Début octobre, Stéphanie Fuster présentait au Théâtre Monfort sa dernière création Gradiva, celle qui marche. Une pièce dans laquelle elle se met à nu, mais dépouille aussi son art, le flamenco, de tous les clichés. Un solo introspectif qui trouve sa place dans le travail initié par la danseuse et chorégraphe depuis sa collaboration avec Aurélien Bory en 2008 pour Questcequetudeviens ?. Avec la complicité cette fois-ci de la metteuse en scène et chorégraphe Fanny de Chaillé, elle livre une pièce très personnelle qui surprend, émeut et donne à réfléchir sur la figure de la danseuse, notamment de la danseuse de flamenco.

Gradiva, celle qui marche – Stéphanie Fuster

Celle qui donne le nom au spectacle Gradiva, celle qui marche est la figure féminine à partir de laquelle tout a commencé. Gradiva, ce personnage qui surgit de l’Antiquité, un bas-relief représentant une femme en train de marcher pour ne plus quitter les pensées de Stéphanie Fuster jusqu’à l’obsession. Il faut dire que depuis qu’elle pratique son art, le flamenco, la danseuse ne cesse de s’interroger, de radiographier cette danse si codifiée dans laquelle elle a d’abord mis ses pas avec application pour mieux prendre ses distances. Dans cette pièce, elle pousse très loin l’introspection et la quête de sens sur le féminin, ses représentations, les projections fantasmées qu’inspire la danseuse flamenca, cette tension entre Eros et Thanatos qui irrigue chaque braceo.

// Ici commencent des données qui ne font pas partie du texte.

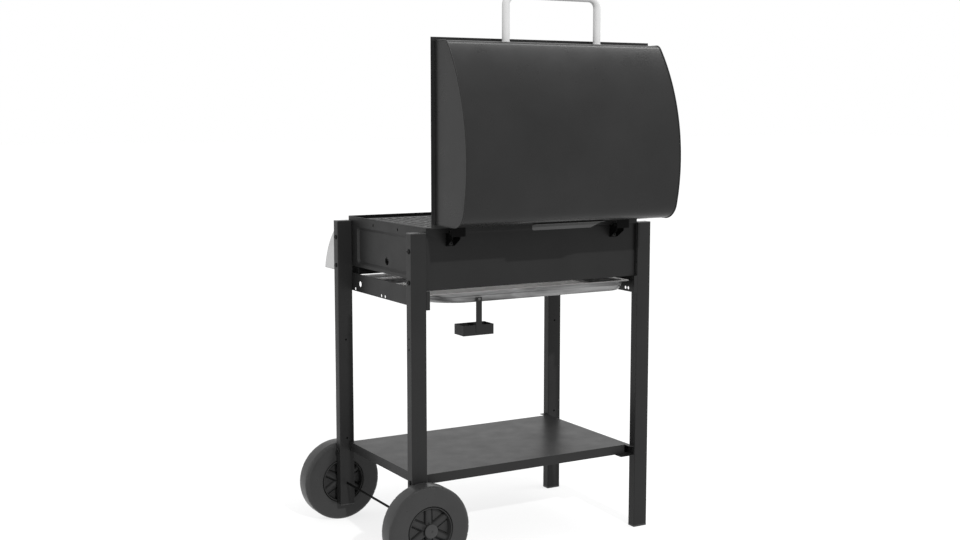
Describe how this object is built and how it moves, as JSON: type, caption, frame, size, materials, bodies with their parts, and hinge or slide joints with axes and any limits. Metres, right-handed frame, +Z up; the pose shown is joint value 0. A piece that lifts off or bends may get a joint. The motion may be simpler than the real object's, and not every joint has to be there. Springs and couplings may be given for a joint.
{
  "type": "barrel charcoal grill",
  "caption": "Barrel charcoal grill with a hinged curved lid, a sliding ash tray, lift-out grates and a lower shelf on a leg frame with two wheels.",
  "frame": {"origin": "on the floor under the middle of the rear left foot cap", "axes": "+X along the grill from the foot end to the wheel end, -Y to the front, +Z up"},
  "size_m": [0.7768, 0.6776, 1.3555],
  "materials": {
    "leg_paint": "satin powder coat",
    "body_paint": "heat-resistant satin paint",
    "lid_paint": "semi-gloss enamel",
    "tab_paint": "dark grey heat-resistant paint",
    "shelf_paint": "satin powder coat",
    "silver_paint": "silver paint",
    "handle_metal": "satin",
    "hinge_steel": "black",
    "fastener_steel": "zinc plated",
    "tray_steel": "galvanised sheet",
    "grate_iron": "enamelled",
    "cap_plastic": "moulded",
    "tyre_plastic": "moulded, matt",
    "hub_plastic": "moulded"
  },
  "bodies": {
    "frame": {"leg_front_right": "leg_paint", "leg_rear_right": "leg_paint", "leg_front_left": "leg_paint", "leg_rear_left": "leg_paint", "leg_top_caps": "cap_plastic", "foot_caps": "cap_plastic", "front_panel": "body_paint", "rear_panel": "body_paint", "end_panel_right": "body_paint", "end_panel_left": "body_paint", "cross_panel_right": "body_paint", "cross_panel_left": "body_paint", "grate_rail_front": "body_paint", "grate_rail_rear": "body_paint", "charcoal_rail_front": "body_paint", "charcoal_rail_rear": "body_paint", "front_fascia": "silver_paint", "fascia_end_right": "silver_paint", "fascia_end_left": "silver_paint", "lower_shelf": "shelf_paint", "shelf_end_bar": "shelf_paint", "shelf_bracket_front": "shelf_paint", "shelf_bracket_rear": "shelf_paint", "body_bolts": "fastener_steel", "shelf_bolts": "fastener_steel", "axle": "hinge_steel", "axle_washers": "fastener_steel", "axle_caps": "cap_plastic", "hinge_bracket_right": "hinge_steel", "hinge_bracket_left": "hinge_steel", "hinge_pins": "fastener_steel", "hinge_screws": "fastener_steel"},
    "lid": {"lid_shell": "lid_paint", "lid_end_cap_right": "lid_paint", "lid_end_cap_left": "lid_paint", "lid_handle": "handle_metal", "handle_screws": "fastener_steel", "hinge_leaf_right": "hinge_steel", "hinge_leaf_left": "hinge_steel", "lid_rear_tab": "tab_paint"},
    "tray": {"ash_tray": "tray_steel"},
    "cup": {"drip_cup": "leg_paint", "cup_strap": "leg_paint"},
    "grate_right": {"cooking_grate_right": "grate_iron"},
    "grate_left": {"cooking_grate_left": "grate_iron"},
    "coal_grate": {"charcoal_grate": "grate_iron"},
    "front_wheel": {"wheel_front_tyre": "tyre_plastic", "wheel_front_hub": "hub_plastic", "wheel_front_bush": "hub_plastic"},
    "rear_wheel": {"wheel_rear_tyre": "tyre_plastic", "wheel_rear_hub": "hub_plastic", "wheel_rear_bush": "hub_plastic"}
  },
  "joints": [
    {"name": "lid_hinge", "type": "hinge", "parent": "frame", "child": "lid", "pos_m": [0.324, 0.0252, 0.797], "axis": [1, 0, 0], "range_deg": [0, 90]},
    {"name": "tray_slide", "type": "slide", "parent": "frame", "child": "tray", "axis": [0, -1, 0], "range_m": [0, 0.38]},
    {"name": "cup_lift", "type": "slide", "parent": "tray", "child": "cup", "axis": [0, 0, 1], "range_m": [0, 0.0022]},
    {"name": "grate_right_lift", "type": "slide", "parent": "frame", "child": "grate_right", "axis": [0, 0, 1], "range_m": [0, 0.06]},
    {"name": "grate_left_lift", "type": "slide", "parent": "frame", "child": "grate_left", "axis": [0, 0, 1], "range_m": [0, 0.06]},
    {"name": "coal_grate_lift", "type": "slide", "parent": "frame", "child": "coal_grate", "axis": [0, 0, 1], "range_m": [0, 0.05]},
    {"name": "front_wheel_spin", "type": "hinge", "parent": "frame", "child": "front_wheel", "pos_m": [0.648, -0.4561, 0.1053], "axis": [0, 1, 0], "continuous": true},
    {"name": "rear_wheel_spin", "type": "hinge", "parent": "frame", "child": "rear_wheel", "pos_m": [0.648, 0.0415, 0.1053], "axis": [0, 1, 0], "continuous": true}
  ]
}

Au début de la pièce, elle s’avance sur le devant de la scène et prend la parole. Pas de robe à volants aux couleurs vives, mais un pantalon et  une chemise près du corps, ainsi que des chaussures dont la blancheur tranche avec le noir de l’ensemble. La danseuse se fait d’abord conteuse. Elle évoque la genèse de son spectacle, cette figure de Gradiva qui la poursuit depuis longtemps. Et lâche ce mantra de la pièce qui devrait saisir et résonner au cœur de chaque danseuse ou danseur : « Je ne savais pas marcher alors j’ai appris à danser« .

Gradiva, celle qui marche – Stéphanie Fuster

Après cet incipit parlé, le spectacle se poursuit avec celle redevenue danseuse debout en fond de scène dans une lumière qui la transforme en silhouette. Elle évolue latéralement. Sa gestuelle géométrique évoque les postures des frises égyptiennes. C’est très beau graphiquement et chargé symboliquement. En quelques mouvements, elle parvient à faire surgir un puissant kaléidoscope d’images.

Puis la voilà en pleine lumière. Stéphanie Fuster rejoint le carré de parquet installé au centre. Et elle endosse l’habit de danseuse-conférencière, s’emparant du micro et alternant claquement de talons et prises de parole. Elle dissèque le flamenco en espagnol puis en français. Et dresse un intéressant glossaire où chaque partie du corps est questionnée.  Au-delà de la qualité du mouvement sobre et précise, mais d’une virtuosité rythmique impeccable, ce qui séduit dans sa quête c’est le dépouillement vers lequel la danseuse tend. Elle démaquille son flamenco des fards trop outranciers pour proposer une palette originale.

Si elle s’attache à déconstruire cet art complexe en choisissant d’en malaxer la langue, les mots mais aussi les gestes, le mouvement et les rythmes, Stéphanie Fuster livre une partition dans laquelle la passion demeure intacte. Et lorsqu’elle termine pieds nus, délestée du puissant symbole de la féminité flamenca, l’émancipation de Gradiva, celle qui marche, n’en apparaît que plus belle.

Gradiva, celle qui marche – Stéphanie Fuster

Gradiva, celle qui marche de Stéphanie Fuster. Mise en scène : Fanny de Chaillé. Mardi 4 octobre 2022 au Théâtre Monfort à Paris. À voir le 1er décembre à Fleurance (32), les 17 et 18 janvier 2023 à la Scène nationale de Saint Quentin en Yvelines (78).